How food availability could catalyze cultural transmission in wild orangutans
Social learning is affected by ecology, study finds
The proverb “necessity is the mother of invention” has been used to describe the source from which our cultural evolution springs. After all, need in times of scarcity has forced humans to continually invent new technologies that have driven the remarkable cumulative culture of our species. But an invention only becomes cultural if it is learned and spread by many individuals. In other words, the invention must be socially transmitted. But what are the forces that drive social transmission? A long-term study covering 18 years of data on wild orangutans suggests that the answer can be found in an animal’s environment and the respective resource availability. A team of two Max Planck institutes and the University of Leipzig looked at how male orangutans learn from others, finding that individuals who grew up in habitats with plentiful food had a higher propensity to attend to social information. This finding demonstrates how an animal’s ecology can impact their opportunities to socially learn, and thus the likelihood that a new behavior can become an innovation with cultural properties.

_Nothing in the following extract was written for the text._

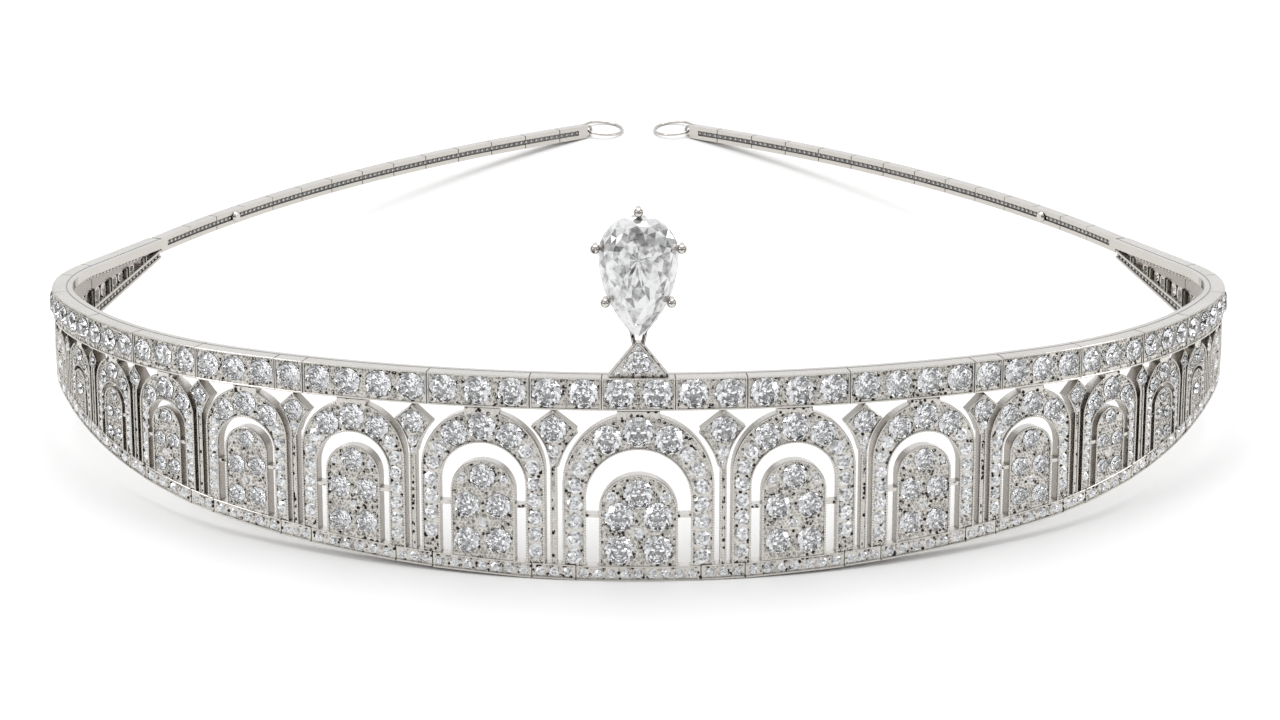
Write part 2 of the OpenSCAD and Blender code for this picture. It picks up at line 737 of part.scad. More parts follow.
module plate_seat() {
    rotate_extrude()
        polygon([[0, 0.7], [plate_stone_r + seat_gap, 0.7], [plate_stone_r + seat_gap, -0.09],
            [0.8, -0.8], [0.8, -3], [0, -3]]);
}

METAL = [0.8, 0.79, 0.76];
BRIGHT = [0.86, 0.85, 0.83];
STONE = [0.93, 0.94, 0.96];

module arch_centre() { color(METAL) rest_pose() arch(0, RIGHT); }
module arch_right_1() { color(METAL) rest_pose() arch(1, RIGHT); }
module arch_right_2() { color(METAL) rest_pose() arch(2, RIGHT); }
module arch_right_3() { color(METAL) rest_pose() arch(3, RIGHT); }
module arch_right_4() { color(METAL) rest_pose() arch(4, RIGHT); }
module arch_right_5() { color(METAL) rest_pose() arch(5, RIGHT); }
module arch_right_6() { color(METAL) rest_pose() arch(6, RIGHT); }
module arch_right_7() { color(METAL) rest_pose() arch(7, RIGHT); }
module arch_right_8() { color(METAL) rest_pose() arch(8, RIGHT); }
module arch_left_1() { color(METAL) rest_pose() arch(1, LEFT); }
module arch_left_2() { color(METAL) rest_pose() arch(2, LEFT); }
module arch_left_3() { color(METAL) rest_pose() arch(3, LEFT); }
module arch_left_4() { color(METAL) rest_pose() arch(4, LEFT); }
module arch_left_5() { color(METAL) rest_pose() arch(5, LEFT); }
module arch_left_6() { color(METAL) rest_pose() arch(6, LEFT); }
module arch_left_7() { color(METAL) rest_pose() arch(7, LEFT); }
module arch_left_8() { color(METAL) rest_pose() arch(8, LEFT); }
module spear_right_1() { color(METAL) rest_pose() spear(1, RIGHT); }
module spear_right_2() { color(METAL) rest_pose() spear(2, RIGHT); }
module spear_right_3() { color(METAL) rest_pose() spear(3, RIGHT); }
module spear_right_4() { color(METAL) rest_pose() spear(4, RIGHT); }
module spear_right_5() { color(METAL) rest_pose() spear(5, RIGHT); }
module spear_right_6() { color(METAL) rest_pose() spear(6, RIGHT); }
module spear_right_7() { color(METAL) rest_pose() spear(7, RIGHT); }
module spear_right_8() { color(METAL) rest_pose() spear(8, RIGHT); }
module spear_left_1() { color(METAL) rest_pose() spear(1, LEFT); }
module spear_left_2() { color(METAL) rest_pose() spear(2, LEFT); }
module spear_left_3() { color(METAL) rest_pose() spear(3, LEFT); }
module spear_left_4() { color(METAL) rest_pose() spear(4, LEFT); }
module spear_left_5() { color(METAL) rest_pose() spear(5, LEFT); }
module spear_left_6() { color(METAL) rest_pose() spear(6, LEFT); }
module spear_left_7() { color(METAL) rest_pose() spear(7, LEFT); }
module spear_left_8() { color(METAL) rest_pose() spear(8, LEFT); }
module corner_right() { color(METAL) rest_pose() turn_plate(corner_s, side_s, RIGHT, 1, 1); }
module corner_left() { color(METAL) rest_pose() turn_plate(corner_s, side_s, LEFT, 1, 1); }
module side_end_right() { color(METAL) rest_pose() turn_plate(side_s, join_s, RIGHT, 4, 4); }
module side_end_left() { color(METAL) rest_pose() turn_plate(side_s, join_s, LEFT, 4, 4); }
module band_right() { color(METAL) rest_pose() band(RIGHT); }
module band_left() { color(METAL) rest_pose() band(LEFT); }
module rail_centre() { color(BRIGHT) rest_pose() rail(rail_gap - rail_end, rail_end - rail_gap); }
module rail_right() { color(BRIGHT) rest_pose() rail(rail_end + rail_gap, rail_n); }
module rail_left() { color(BRIGHT) rest_pose() rail(-rail_n, -rail_end - rail_gap); }
module rear_band_right() { color(BRIGHT) rest_pose() rear_band(RIGHT); }
module rear_band_left() { color(BRIGHT) rest_pose() rear_band(LEFT); }
module end_ring_right() { color(BRIGHT) rest_pose() end_ring(RIGHT); }
module end_ring_left() { color(BRIGHT) rest_pose() end_ring(LEFT); }
module rivet_right() { color(BRIGHT) rest_pose() rivet(RIGHT); }
module rivet_left() { color(BRIGHT) rest_pose() rivet(LEFT); }
module pear_diamond() { color(STONE) rest_pose() pear_stone(); }

// Centre link with the setting of the pear shaped stone
module pear_setting() {
    color(METAL) rest_pose()
        difference() {
            setting();
            for (n = [-0.5, 0.5])
                on_face(1 / front_r, n * 2 * band_s(0.5), -band_stone_z, 0) open_seat(stone_r(0));
        }
}

module plate_diamond() {
    color(STONE) rest_pose()
        translate([0, plate_y, plate_stone_z]) rotate([90, 0, 0]) round_stone(plate_stone_r);
}

module band_diamonds() {
    color(STONE) rest_pose() {
        for (n = [-0.5, 0.5])
            on_face(1 / front_r, n * 2 * band_s(0.5), -band_stone_z, 0) round_stone(stone_r(0));
        for (side = [LEFT, RIGHT])
            for (i = [0:len(CUTS) - 2]) {
                s = (band_s(CUTS[i]) + band_s(CUTS[i + 1])) / 2;
                c = bend(band_s(CUTS[i]), band_s(CUTS[i + 1]));
                on_wall(s, side)
                    for (n = [CUTS[i]:CUTS[i + 1] - 1])
                        on_face(c, side * (band_s(n + 0.5) - s), -band_stone_z, 0) round_stone(stone_r(n));
            }
    }
}

// Places the stones of every arch that has its own
module in_arches(niche) {
    for (k = [0:STONED])
        for (side = k == 0 ? [RIGHT] : [LEFT, RIGHT]) {
            c = k == 0 ? 1 / front_r : bend(spear_s(k), spear_s(k + 1));
            on_wall(bay_s(k), side)
                for (p = niche ? (has_niche(k) ? niche_stones(k) : []) : crown_stones(k))
                    on_face(c, p[0], p[1], panel_set) round_stone(p[2]);
        }
}

module arch_diamonds() { color(STONE) rest_pose() in_arches(false); }
module niche_diamonds() { color(STONE) rest_pose() in_arches(true); }
module spear_diamonds() {
    color(STONE) rest_pose()
        for (k = [1:STONED])
            for (side = [LEFT, RIGHT])
                on_wall(spear_s(k), side)
                    on_face(spear_bend(k), 0, spear_stone_z(k), panel_set) round_stone(spear_r(k));
}

arch_centre();
arch_right_1();
arch_right_2();
arch_right_3();
arch_right_4();
arch_right_5();
arch_right_6();
arch_right_7();
arch_right_8();
arch_left_1();
arch_left_2();
arch_left_3();
arch_left_4();
arch_left_5();
arch_left_6();
arch_left_7();
arch_left_8();
spear_right_1();
spear_right_2();
spear_right_3();
spear_right_4();
spear_right_5();
spear_right_6();
spear_right_7();
spear_right_8();
spear_left_1();
spear_left_2();
spear_left_3();
spear_left_4();
spear_left_5();
spear_left_6();
spear_left_7();
spear_left_8();
corner_right();
corner_left();
side_end_right();
side_end_left();
band_right();
band_left();
rail_centre();
rail_right();
rail_left();
rear_band_right();
rear_band_left();
end_ring_right();
end_ring_left();
rivet_right();
rivet_left();
pear_setting();
pear_diamond();
plate_diamond();
band_diamonds();
arch_diamonds();
niche_diamonds();
spear_diamonds();
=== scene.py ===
"""Looks of a platinum and diamond diadem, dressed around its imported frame.

The wall is described upright and flat, in millimetres, and each detail is then bent along the
plan of the wall and leaned back into the pose in which the diadem rests.
"""

import json
import logging
import math
import random
from collections.abc import Callable, Sequence
from dataclasses import dataclass
from enum import Enum

import bpy
import numpy as np
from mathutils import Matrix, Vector


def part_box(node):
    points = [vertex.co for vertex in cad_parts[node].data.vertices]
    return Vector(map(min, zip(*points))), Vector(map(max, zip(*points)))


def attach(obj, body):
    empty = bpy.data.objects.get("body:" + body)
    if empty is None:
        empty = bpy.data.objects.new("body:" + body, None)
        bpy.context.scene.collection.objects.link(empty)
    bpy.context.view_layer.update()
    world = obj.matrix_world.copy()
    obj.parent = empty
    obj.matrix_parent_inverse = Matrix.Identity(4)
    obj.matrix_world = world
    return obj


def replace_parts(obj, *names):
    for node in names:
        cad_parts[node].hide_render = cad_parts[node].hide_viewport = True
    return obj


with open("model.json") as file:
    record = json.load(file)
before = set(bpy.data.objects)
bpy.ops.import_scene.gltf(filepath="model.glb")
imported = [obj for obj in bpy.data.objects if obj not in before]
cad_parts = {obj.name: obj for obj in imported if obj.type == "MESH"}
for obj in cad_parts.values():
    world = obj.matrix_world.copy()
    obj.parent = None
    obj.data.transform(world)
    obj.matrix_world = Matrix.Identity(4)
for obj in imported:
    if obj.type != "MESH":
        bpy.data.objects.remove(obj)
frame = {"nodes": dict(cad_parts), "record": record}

LOG = logging.getLogger("diadem")
MM = 0.001
BODY = "root"
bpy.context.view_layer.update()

Line = list[tuple[float, float]]
Tint = tuple[float, float, float]
Mask = Callable[[np.ndarray, np.ndarray], np.ndarray]


class Slot(Enum):
    """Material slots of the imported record."""

    BAND = "platinum_band"
    ARCHES = "platinum_arches"
    SPEARS = "platinum_spears"
    SETTING = "platinum_setting"
    POLISHED = "platinum_polished"
    WIRE = "platinum_wire"
    DIAMOND = "diamond"


class Side(Enum):
    """Halves of the diadem, as the sign of X."""

    LEFT = -1
    RIGHT = 1


@dataclass(frozen=True)
class Plan:
    """Plan of the wall's outer face, seen from above.

    Attributes:
        arcs: Length and radius of each arc from the middle to the side, where 0 is straight.
        rear_r: Radius of the long rear bands.
        rear_len: Length of each rear band.
        rear_end_x: Distance from the middle to the end of each rear band.
        corner_len: Length of the plain corner where the top and the bottom band meet.
    """

    arcs: tuple[tuple[float, float], ...] = ((55.5, 125.5), (39.1, 54.4), (18.4, 20.7), (17.3, 0.0))
    rear_r: float = 189.0
    rear_len: float = 99.0
    rear_end_x: float = 9.5
    corner_len: float = 6.1

    @property
    def join_s(self) -> float:
        """Length of the wall from the middle to the rear band."""
        return sum(length for length, _ in self.arcs)

    @property
    def side_s(self) -> float:
        """Length of the wall from the middle to the straight side."""
        return self.join_s - self.arcs[-1][0]

    @property
    def corner_s(self) -> float:
        """Length of the wall from the middle to the plain corner."""
        return self.side_s - self.corner_len

    @staticmethod
    def run(point: tuple[float, float, float], radius: float, length: float) -> tuple[float, float, float]:
        """Runs along one arc.

        Args:
            point: X, Y and heading in radians at its start.
            radius: Radius of the arc, or 0 where it is straight.
            length: Length to run.

        Returns:
            X, Y and heading at its end.
        """
        x, y, turn = point
        if not radius:
            return x + length * math.cos(turn), y + length * math.sin(turn), turn
        end = turn + length / radius
        return (x + radius * (math.sin(end) - math.sin(turn)),
                y - radius * (math.cos(end) - math.cos(turn)), end)

    def at(self, s: float) -> tuple[float, float, float]:
        """Gives the place of the outer face.

        Args:
            s: Length along the wall from the middle of the front.

        Returns:
            X, Y and heading in radians.
        """
        point = (0.0, 0.0, 0.0)
        for length, radius in self.arcs:
            if s <= length:
                return self.run(point, radius, s)
            point = self.run(point, radius, length)
            s -= length
        angle = self.rear_len / self.rear_r
        chord = 2 * self.rear_r * math.sin(angle / 2)
        heading = math.acos((self.rear_end_x - point[0]) / chord) - angle / 2
        return self.run((point[0], point[1], heading), self.rear_r, s)

    def bend(self, start: float, end: float) -> float:
        """Gives the mean curvature of the wall.

        Args:
            start: Length along the wall where the stretch starts.
            end: Length along the wall where it ends.

        Returns:
            Curvature in one over millimetres.
        """
        return (self.at(end)[2] - self.at(start)[2]) / (end - start)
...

“We’ve shown that animal’s ecological environment and respective resource availability has knock-on effects on an individual’s social learning opportunities, but also on their propensity for social learning over evolutionary time,” says first author Julia Mörchen.
The team from the Max Planck institutes of Evolutionary Anthropology (MPI-EVA) and Animal Behavior (MPI-AB) and the University of Leipzig (UL) studied adult male orangutans from wild populations in Borneo and Sumatra. “Because of their unique life history, adult males offer unique insight into orangutan social learning,” says Mörchen, a doctoral student at the University of Leipzig.
Once males reach independence, they leave the natal habitats in which they were raised and spend the rest of their lives as nomads roaming the rainforest. “This means that males are like perpetual tourists, so they have to constantly learn crucial behaviors, like what food is safe to eat, from experienced locals,” says Mörchen. To learn the necessary new skills, migrant males watch resident orangutans in a behavior known as “peering”.
The researchers studied orangutans in Borneo and Sumatra, collecting data on instances when migrant males were peering at locals. In both populations, they found that males spent more time close to others, and peered more at them, when food was more plentiful in the environment. The authors say that this provides evidence that an animal’s environment can modulate social learning. “When times are good, orangutans spend more time in close contact, and so there are more opportunities for social learning,” says Mörchen.
The finding deepened when the team compared migrant males from Sumatra and Borneo to see how rates of peering differed. Sumatran orangutans live in habitats with high food supply while Bornean populations live with low and fluctuating food availability. Unsurprisingly, males from Sumatran populations spent more time peering than did males from Borneo. But the finding persisted, even after the effects of food availability was taken into account.
“It’s not just that Sumatran males had more food around and so they spent more time peering,” says Mörchen. “We found that Sumatran males had an overall higher propensity for peering than their Bornean counterparts.” The authors say that the study cannot disentangle the mechanisms driving the difference in the propensities to attend to social information. “It could be the result of developmental effects, of Bornean and Sumatran orangutans growing up under different ecological conditions,” says Mörchen. “Or, it could be the result of genetic differences between the species that have split approximately 674 thousand years ago, or a combination of both.”
Senior author Caroline Schuppli, from MPI-AB, explains: “Our study provides a glimpse into how ecology may affect cultural transmission. We show that availability of food modulates social learning opportunities and thus how likely new behaviors are to become cultural.”
Senior author Anja Widdig, from MPI-EVA and UL adds: “Discovering such effects of prevailing food availability on social tolerance and peering in the least sociable great ape species that is most distantly related to humans points toward a deep evolutionary origin of ecological effects on social learning propensities in the hominid lineage and their potential presence in other lineages.”